According to the data, the top five R&D performers in relative terms (R&D expenditure as a proportion of GDP) are: Israel (4.3%) and the Republic of Korea (4.2%) being the world leaders, followed by Switzerland (3.4%), Sweden (3.3%) and Japan (3.1%). The ranking changes dramatically when viewed according to absolute terms, where large economies dominate. In absolute terms (in billion PPP dollars), the top five countries where significant R&D investments are made were: United States (511), China (452), Japan (166), Germany (119) and the Republic of Korea (78).
Regions have been setting their own spending targets for some time. The best-known is the European Union (EU) target to raise overall R&D investment to 3% of GDP by 2020, but only two EU countries have reached this target (Sweden with 3.3% and Austria with 3.1%).
The African Union has set a target of 1% of GDP invested on R&D, but data available to the UIS show that only three sub-Saharan African countries are close to this target: South Africa, Kenya and Senegal (around 0.8% in all three countries).
In North America, the United States and Canada spent 2.7% and 1.6% of GDP on R&D respectively. In Latin America and the Caribbean, Brazil reports the highest level of R&D investment (1.3%), followed by Argentina (0.6%), Costa Rica (0.6%) and Mexico (0.5%). A considerable variation in R&D investment (as a percentage of GDP) can be seen across the countries in Central Asia (0.1% to 0.3%), East Asia (0.1% to 4.2%), and South and West Asia (0.1% to 0.6%) with the following countries being the top investors in the respective regions: Georgia (0.3%), the Republic of Korea (4.2%) and India (0.6%) respectively. R&D investment in most of the Arab States remains lower than 0.5%, though there are a few exceptions: Tunisia, Egypt, Morocco, Saudi Arabia and the United Arab Emirates (ranging from 0.6% to 1.0%).
Dynamic map 1. Research and developmental (R&D) expenditure as a proportion of GDP, latest year available
A large proportion of R&D expenditure goes towards the wages and salaries of the R&D personnel (researchers, technicians and support staff engaged in R&D). Reflecting this, the figures for the indicator ‘Researchers per million inhabitants’ follow a similar pattern, as the trend in R&D expenditure, but there are differences. The following countries lie on top in the ranking when share of researchers in relation to total population of countries are considered: Israel (8250), Denmark (7515), Sweden (7153), the Republic of Korea (7113) and Singapore (6730).
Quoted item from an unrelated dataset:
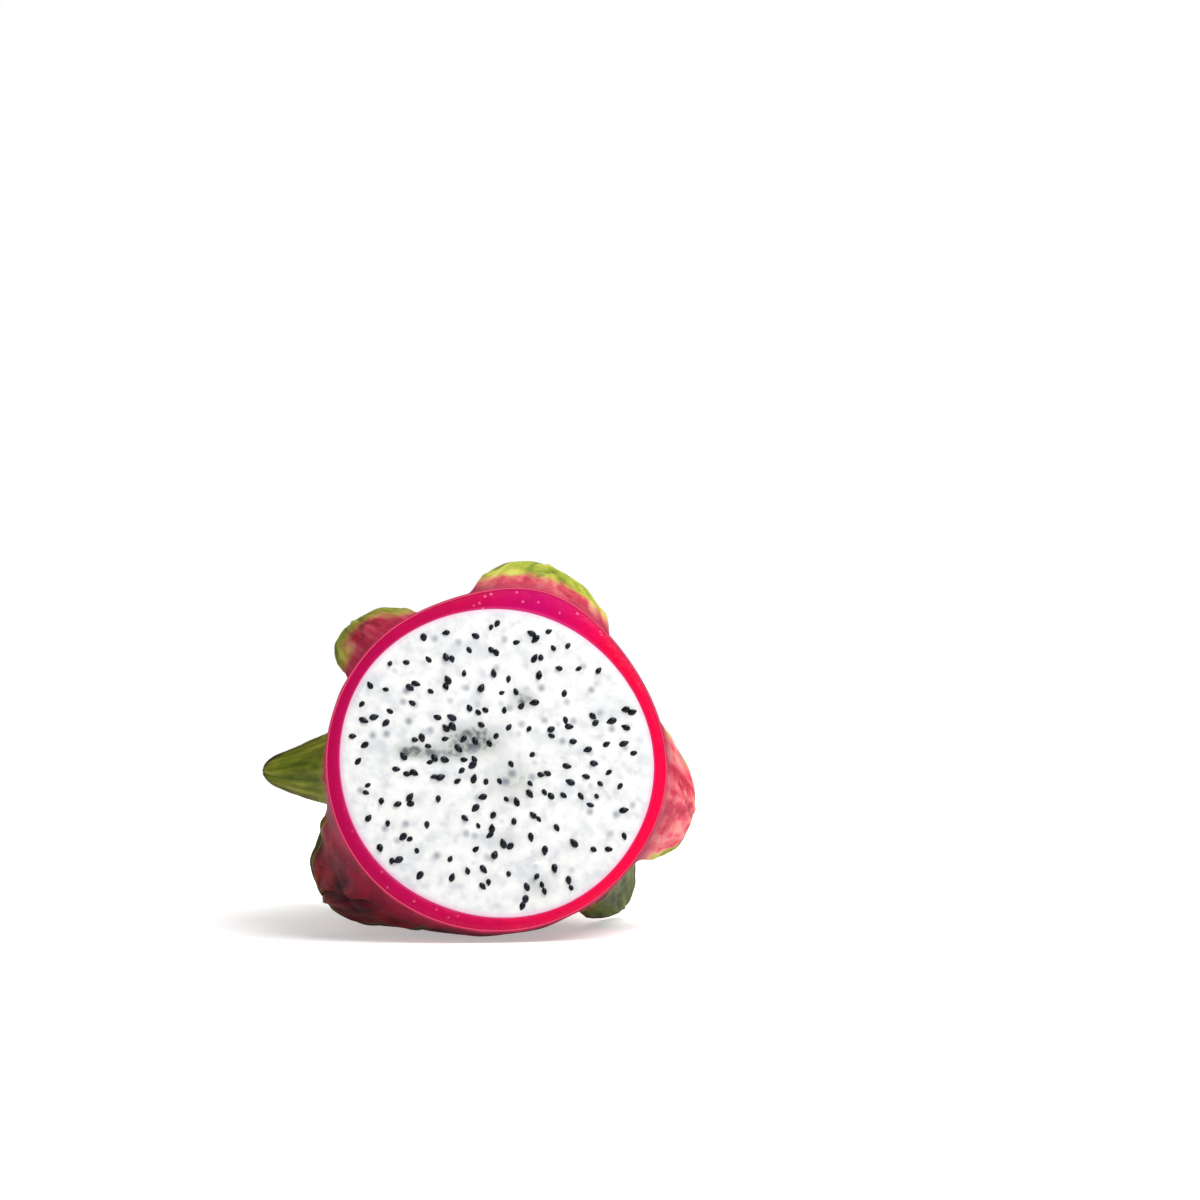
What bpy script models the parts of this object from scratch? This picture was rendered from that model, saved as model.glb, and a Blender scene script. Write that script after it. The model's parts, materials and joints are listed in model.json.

However, in terms of absolute numbers (the number of researchers in millions), China (1.69 million), the United States (1.38 million), Japan (0.67 million), the Russian Federation (0.43 million) and Germany (0.40 million) dominate.
Dynamic map 2. Researchers (in full-time equivalent) per 1 million inhabitants, latest year available
The release also includes updated data for a wide range of other R&D indicators and breakdowns, such as R&D expenditure disaggregated by sector of performance, source of funds, field of R&D, type of costs and type of R&D. Also included are data on researchers broken down by sex, level of qualifications, field of R&D, as well as data on researchers by age groups and seniority grade.
The updated data, including time series data, are available in the UIS database. They are also featured in the United Nations Statistics Division’s (UNSD) SDG indicator database as well as in numerous indices, databases and reports including UIS R&D Fact Sheets.
Follow these simple steps to extract the data:
1. Click on "Data by theme"
2. Select the theme “Science, Technology and Innovation”
3. Select the sub-theme “Research and experimental development”
4. Select a data table
5. Click "Customise" to select indicator, country and year(s)
The data are also featured in several interactive tools produced by the UIS:
UNESCO eAtlas of Research and Experimental Development
The R&D eAtlas makes it easy to visualise global and regional trends for more than 75 indicators before drilling down to country-level data. The interactive maps and charts can be shared, downloaded and embedded in websites, blogs and presentations.
How Much Does Your Country Invest in R&D?
This tool provides a global perspective on spending patterns, as well as time series data on regional and country-level commitments to R&D, in absolute terms and relative to GDP.
Women in Science
This tool lets you explore the gender gaps in the pipeline leading to a research career, from the decision to get a doctorate degree to the fields of science that women pursue and the sectors in which they work.